My first couple plays of this game were bad — we just didn’t feel like we could get our engines built, and we had very low-scoring games. Came to find out there were some mistakes in the rules and on the special act cards. I found an errata on Board Game Geek, including some printable stickers to correct the rules and starting circus boards.

With the corrected rules, the game is much better. I like building out my circus, and the interesting decisions presented by having acts close as you move your spotlight. Do you create a little circuit that you can trace each round? or make a big, sprawling circus where you’ve probably only visited/used each act once?

At first glance, the board is a bit daunting with the number of rounds, but each round is very quick and players can work simultaneously. In the end, it’s a fun, light engine builder that, unfortunately, didn’t get the attention do detail that it needed from the publisher.

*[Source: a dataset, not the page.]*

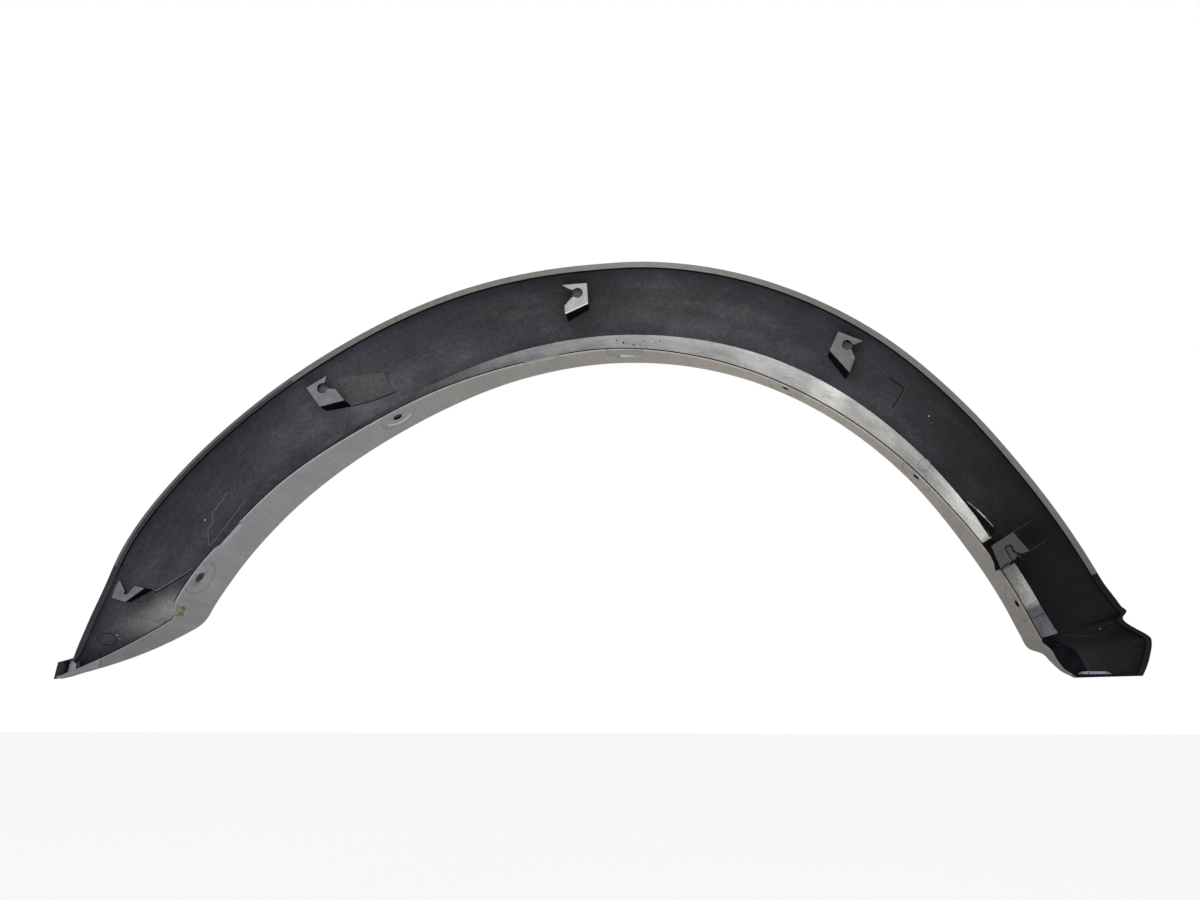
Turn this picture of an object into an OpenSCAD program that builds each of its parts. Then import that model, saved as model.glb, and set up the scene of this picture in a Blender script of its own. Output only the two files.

How is it as a 2-player game? Little Circuses works well for 2 players. It’s mostly a multi-player solitaire game with the only player interaction happening in the drafting of the special acts. Some of the special acts add interaction, but it’s still pretty light. That’s not a complaint — I like games where I can just focus on doing the best I can with what I’ve got in front of me.

How about the art and component quality? The art on the tiles is cute — I like all of the different acts, and have to stop myself from building something simply because I like the art (I’m looking at you giraffe!). The tiles and chits are good quality. The only complaint might be that the bleacher cards are a bit cheap.

Of course, the other big problem with the game is that there were some mistakes that made it into production, and if you don’t know to look at Board Game Geek, you’ll have a very different play experience.

Will this stay in my collection? For now it will. I like the theme and the game play, but it doesn’t make it out very much — probably because of my initial bad feelings about the game and the mistakes. I’d like to get it out more to erase those initial impressions.